Sampai satu ketika Tsa’labah menghadap kepada Rasulullah SAW. "Ya Rasulul, berikan kepadaku jalan untuk menjadi kaya," katanya di hadapan Nabi.
Nabi menjawab. "Tsa’labah, terimalah dengan tawakal rezeki yang ada. Nikmatilah dengan rasa syukur, pasti Allah akan membalasmu," kata Nabi
Karena Tsa’labah berkeras ingin menjadi hartawan. Rasulullah kemudian memberinya modal sepasang domba untuk dijadikan modal usaha. Dengan izin Allah, ternaknya berkembang biak hingga berjumlah ratusan. Kebun kurmanya luas dan subur.
Tapi apa yang telah diperoleh Tsa’labah membuatnya lupa dengan Islam karena hartanya itu. Solat berjamaah telah ditinggalkan karena dia sibuk mengurus ternak dan kebun.
Dalam waktu singkat Tsa’labah juga terkenal sebagai hartawan. Ternak yang banyak dan kebun yang subur sudah dimilikinya. Sampai akhirnya wahyu untuk berzakat turun kepada Rasulullah. Nabi pun meminta Ali menagih zakat kepada Tsa’labah.
"Ali, Tsa’labah sudah mencapai martabat hartawan yang wajib mengeluarkan zakat. Tagihlah kepadanya," kata Nabi. Ali pun bergegas datang kepada Tsa’labah untuk menagih zakat kepadanya.
"Rasulullah mengatakan, engkau harus membayar sebagian dari kekayaanmu untuk fakir miskin," kata Ali.
"Buat apa? zakat bagi fakir miskin?" jawab Tsa’labah. "Maaf, Ali. Orang-orang miskin itu adalah pemalas-pemalas. Kalau aku kalau duduk berleha-leha, mana mungkin bisa mengumpulkan kekayaan sebanyak ini?" kata Tsa'labah.
"Tapi rukun Islam telah menetapkan, atas orang yang mampu, diwajibkan menunaikan zakat dari sebagian kecil hartanya," jawab Ali.
Tsa’labah naik pitam. "Apa? Aku harus memberi makan kepada mereka, yang Allah sendiri tidak sudi memberikan rezeki atas orang-orang itu? Tidak. Saya menolak membayar zakat," katanya.
Rasulullah berduka memikirkan Tsa’labah dan merasa kasihan, kalau-kalau Tsa’labah dilaknat lantaran pembangkangannya itu. Maka disuruhlah Ali menagih sampai tiga kali. Tapi Tsa’labah masih juga menolak berzakat.

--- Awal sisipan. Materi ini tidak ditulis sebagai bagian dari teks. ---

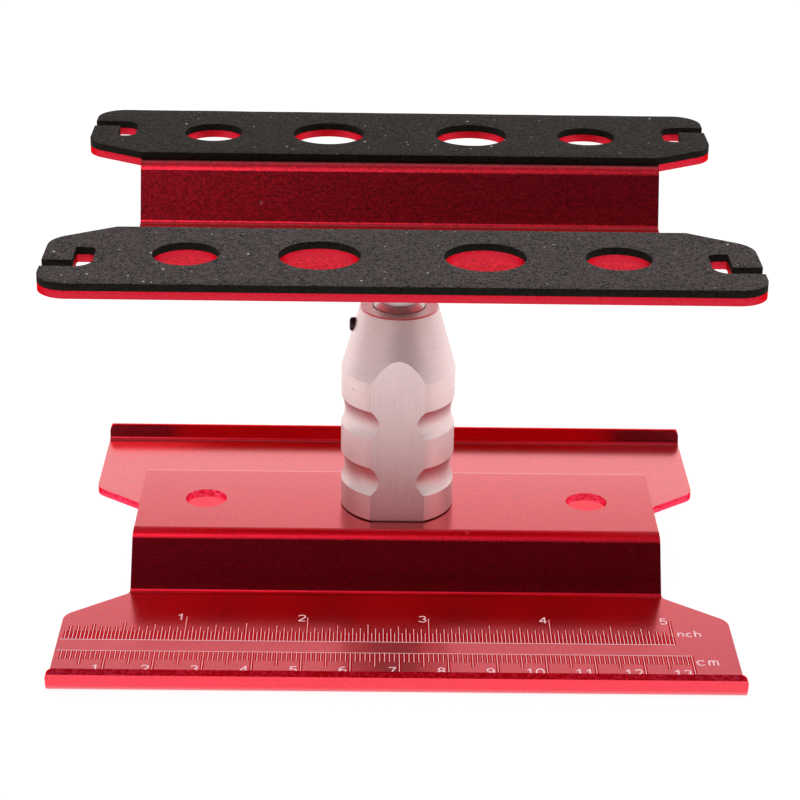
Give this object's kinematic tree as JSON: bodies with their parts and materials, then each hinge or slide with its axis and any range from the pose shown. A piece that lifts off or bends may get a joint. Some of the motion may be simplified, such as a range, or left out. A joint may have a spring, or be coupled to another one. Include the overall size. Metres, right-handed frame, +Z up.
{
  "type": "hobby car work stand",
  "caption": "Bent-sheet work stand for servicing a hobby car: ruled base, telescoping pillar with lock screws, and a padded table that swivels.",
  "frame": {"origin": "on the axis of the pillar, in the plane that the base rests on", "axes": "+Z up along the pillar, +X along the length of the base, -Y towards the ruler side (front)"},
  "size_m": [0.14, 0.1228, 0.086],
  "materials": {
    "red_anodised": "satin brushed red anodised",
    "silver_anodised": "fine turned, satin silver anodised",
    "turned_steel": "polished turned steel",
    "zinc_steel": "bright zinc",
    "black_oxide": "black oxide",
    "brass": "turned",
    "nylon": "natural nylon",
    "foam": "matt closed-cell foam"
  },
  "bodies": {
    "base": {"base_plate": "red_anodised", "pillar": "silver_anodised", "pillar_screws": "black_oxide", "pillar_lock_washers": "zinc_steel"},
    "lock_tip_body": {"lock_tip": "brass"},
    "lock_screw_body": {"lock_screw": "black_oxide"},
    "side_tip_body": {"side_tip": "brass"},
    "side_screw_body": {"side_screw": "black_oxide"},
    "lift": {"post": "turned_steel", "thrust_washer": "zinc_steel", "cap_washer": "zinc_steel", "pivot_screw": "black_oxide"},
    "table": {"platform_plate": "red_anodised", "pivot_bush": "brass", "friction_washer": "nylon", "pad_front": "foam", "pad_rear": "foam"}
  },
  "joints": [
    {"name": "lift_slide", "type": "slide", "parent": "base", "child": "lift", "axis": [0, 0, 1], "range_m": [0, 0.02]},
    {"name": "table_swivel", "type": "hinge", "parent": "lift", "child": "table", "pos_m": [0, 0, 0.0707], "axis": [0, 0, 1], "continuous": true},
    {"name": "lock_tip_slide", "type": "slide", "parent": "base", "child": "lock_tip_body", "axis": [-1, 0, 0], "range_m": [0, 0.0005]},
    {"name": "lock_screw_turn", "type": "hinge", "parent": "lock_tip_body", "child": "lock_screw_body", "pos_m": [-0.009, 0, 0.056], "axis": [-1, 0, 0], "range_deg": [0, 360]},
    {"name": "side_tip_slide", "type": "slide", "parent": "base", "child": "side_tip_body", "axis": [0.9877, 0.1564, 0], "range_m": [0, 0.0005]},
    {"name": "side_screw_turn", "type": "hinge", "parent": "side_tip_body", "child": "side_screw_body", "pos_m": [0.00889, 0.00141, 0.056], "axis": [0.9877, 0.1564, 0], "range_deg": [0, 360]}
  ],
  "couplings": [
    {"joint": "lock_screw_turn", "follows": "lock_tip_slide", "rad_per_m": 12566},
    {"joint": "side_screw_turn", "follows": "side_tip_slide", "rad_per_m": 12566}
  ]
}
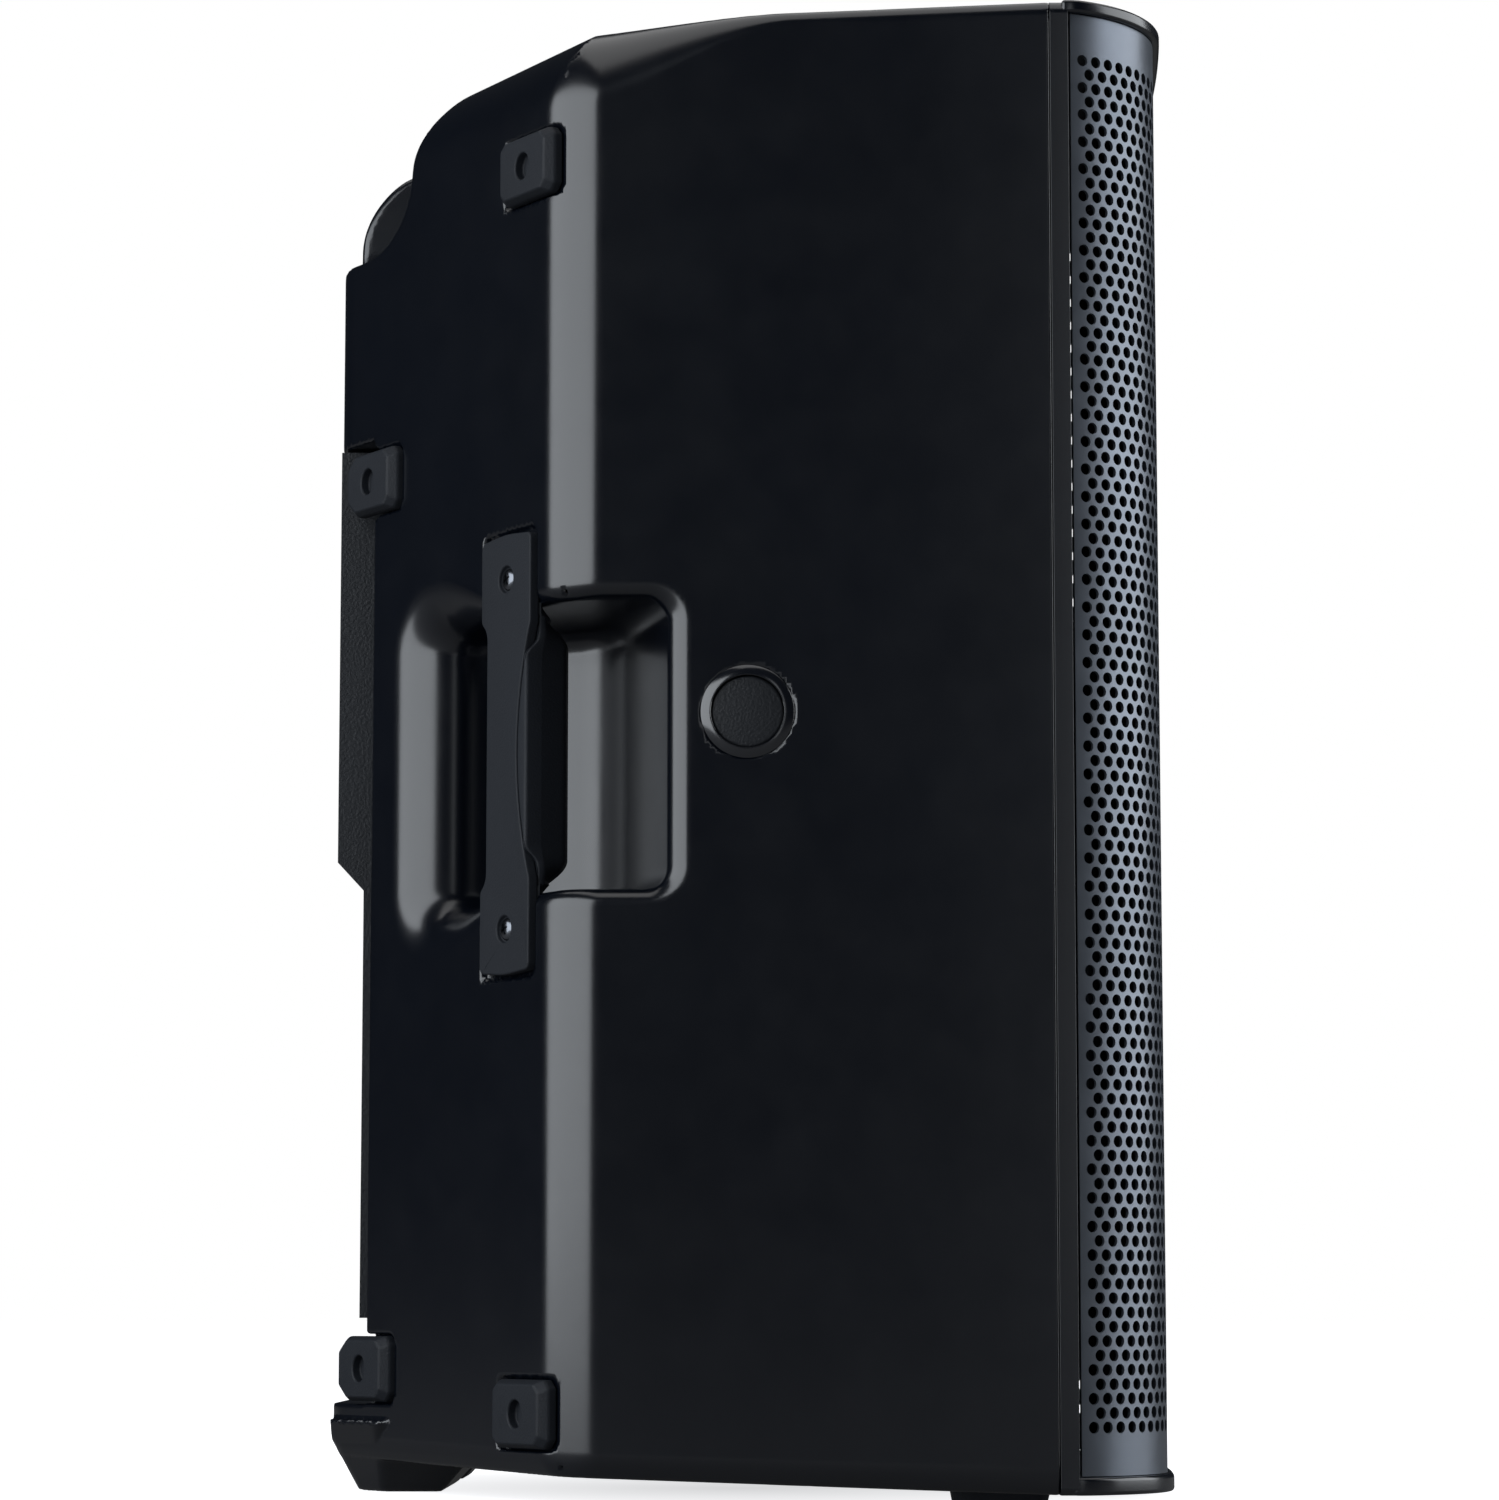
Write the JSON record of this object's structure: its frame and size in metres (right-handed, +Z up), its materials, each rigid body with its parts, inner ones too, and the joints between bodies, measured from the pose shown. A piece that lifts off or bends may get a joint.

Rasulullah menggumam. "Hartanya (Tsa'labah) tidak menyelamatkan dirinya,"
Apa yang diucapkan Rasulullah pun benar. Mendadak wabah menyerang ternak Tsa’labah. Hama mengeringkan tanaman kormanya. Tsa’labah datang menghadap Nabi dan hendak membayar zakat. Tapi Nabi menolak zakat yang akan dibayarkan Tsa’labah. Lalu Tsa’labah datang kepada Abubakar dengan niat serupa. Abu Bakar menyahut, "Maaf, aku tak menerima yang ditolak oleh Rasulullah."
Hancurlah kehidupan Tsa’labah. Kekayaannya musnah dalam singkat, nasibnya telunta-lunta, hartanya tak dapat menyelamatkan dirinya karena dosanya tak bersedia berzakat.
Jadi, mengapa masih ada yang rela menjadi Tsa’labah di dunia ini. Tidakkah tergerak hati kita untuk menunaikan kewajiban agama demi kepentingan kemanusiaan. Berzakat tidak akan membuat kita jatuh miskin.
Dengarkanlah wahai hati yang bening, betapa Rasulullah mengingatkan, "Kokohnya dunia ini karena empat perkara. Dengan ilmu para ulama, dengan kedermawanan orang-orang kaya, dengan doa-doa orang fakir miskin, dan dengan keadilan para penguasa."
Kisah Tsa’labah mengajarkan kita untuk berzakat. Ada hak seorang muslim pada zakat yang dimiliki seseorang. Berzakatlah, in sha Allah akan mendapat keberkahan dari Allah pada pekerjaan kita. Harta yang takdizakatkan hanya memberi mudaharat bagi pemiliknya.